Task goal: Locate each line containing the string "Blender" and copy it out.

Provided entries:
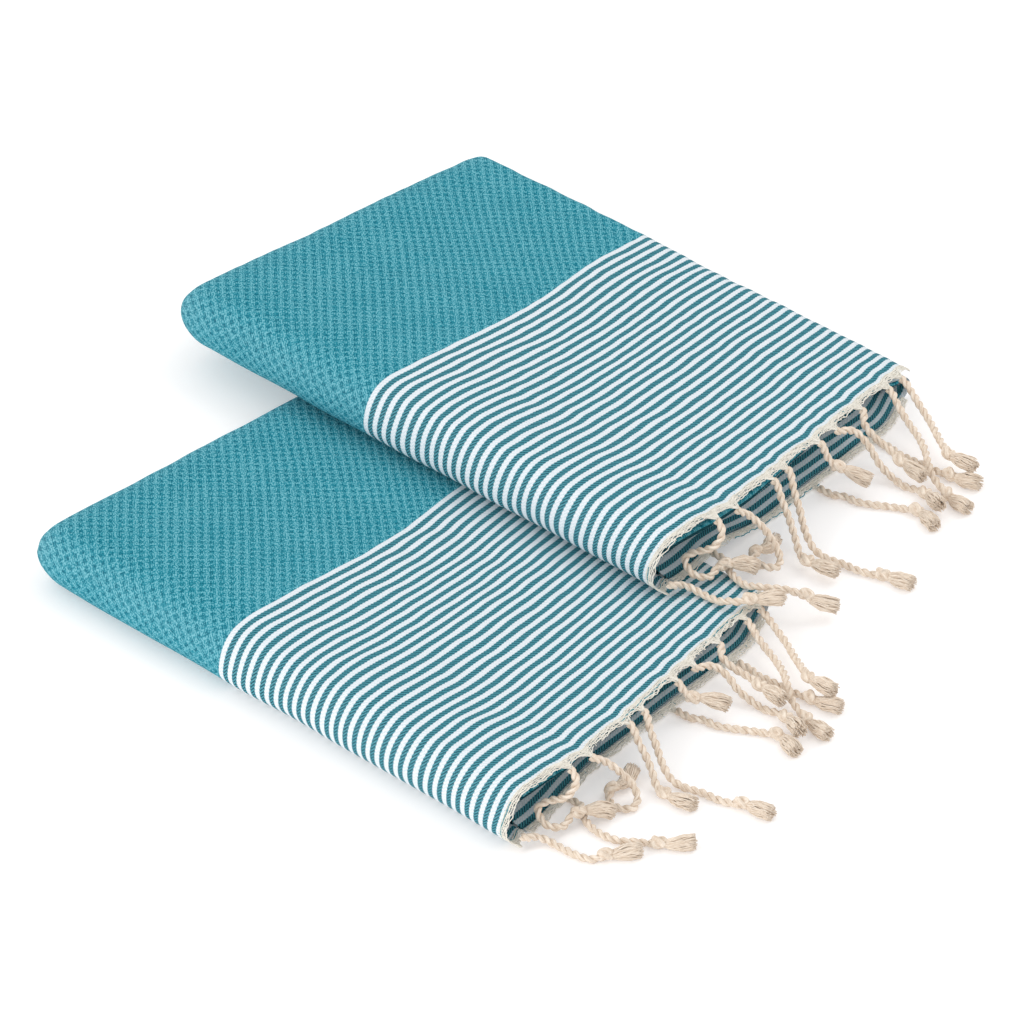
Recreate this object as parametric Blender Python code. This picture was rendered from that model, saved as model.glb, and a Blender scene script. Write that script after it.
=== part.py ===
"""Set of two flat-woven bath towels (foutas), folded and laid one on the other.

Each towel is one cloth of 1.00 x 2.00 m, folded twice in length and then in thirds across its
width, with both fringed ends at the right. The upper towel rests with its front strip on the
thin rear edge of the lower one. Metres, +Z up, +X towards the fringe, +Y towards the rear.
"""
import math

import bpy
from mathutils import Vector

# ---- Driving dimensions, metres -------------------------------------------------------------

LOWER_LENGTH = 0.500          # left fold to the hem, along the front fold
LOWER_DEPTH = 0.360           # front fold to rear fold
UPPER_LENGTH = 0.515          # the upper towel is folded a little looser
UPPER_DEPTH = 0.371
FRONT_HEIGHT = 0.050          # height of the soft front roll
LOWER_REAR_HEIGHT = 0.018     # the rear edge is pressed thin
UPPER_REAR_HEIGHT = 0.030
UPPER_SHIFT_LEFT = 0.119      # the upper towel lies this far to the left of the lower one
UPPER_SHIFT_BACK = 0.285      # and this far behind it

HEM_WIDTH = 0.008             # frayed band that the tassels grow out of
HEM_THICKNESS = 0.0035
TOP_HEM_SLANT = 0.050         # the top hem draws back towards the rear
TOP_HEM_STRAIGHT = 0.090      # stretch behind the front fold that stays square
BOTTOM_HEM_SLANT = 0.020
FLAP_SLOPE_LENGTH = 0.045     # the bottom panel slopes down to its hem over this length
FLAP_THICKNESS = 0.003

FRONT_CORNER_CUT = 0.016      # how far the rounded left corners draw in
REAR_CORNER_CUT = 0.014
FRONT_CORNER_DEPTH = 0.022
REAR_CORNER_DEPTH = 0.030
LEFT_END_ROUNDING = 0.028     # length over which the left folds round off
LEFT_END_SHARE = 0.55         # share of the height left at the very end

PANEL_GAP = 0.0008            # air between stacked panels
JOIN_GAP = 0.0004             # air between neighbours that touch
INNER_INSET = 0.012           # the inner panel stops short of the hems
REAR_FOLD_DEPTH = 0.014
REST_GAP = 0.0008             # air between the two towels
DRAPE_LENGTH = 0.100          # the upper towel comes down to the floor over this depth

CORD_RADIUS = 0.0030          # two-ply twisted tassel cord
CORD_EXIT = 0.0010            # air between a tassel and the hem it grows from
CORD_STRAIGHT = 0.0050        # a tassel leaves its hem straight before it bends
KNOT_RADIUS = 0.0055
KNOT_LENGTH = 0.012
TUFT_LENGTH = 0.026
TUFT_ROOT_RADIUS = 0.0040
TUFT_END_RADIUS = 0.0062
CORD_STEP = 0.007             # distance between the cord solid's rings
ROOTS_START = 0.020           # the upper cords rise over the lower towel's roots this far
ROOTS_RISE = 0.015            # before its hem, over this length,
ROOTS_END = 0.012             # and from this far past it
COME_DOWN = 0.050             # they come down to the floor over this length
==
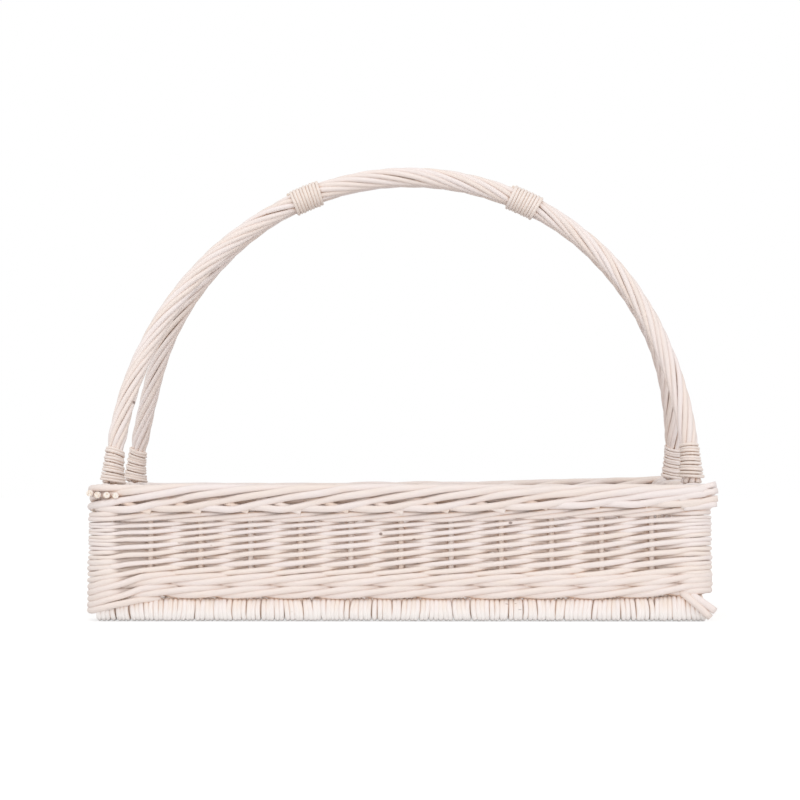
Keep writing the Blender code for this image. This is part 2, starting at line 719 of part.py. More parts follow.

Written reply:
Recreate this object as parametric Blender Python code. This picture was rendered from that model, saved as model.glb, and a Blender scene script. Write that script after it.
Keep writing the Blender code for this image. This is part 2, starting at line 719 of part.py. More parts follow.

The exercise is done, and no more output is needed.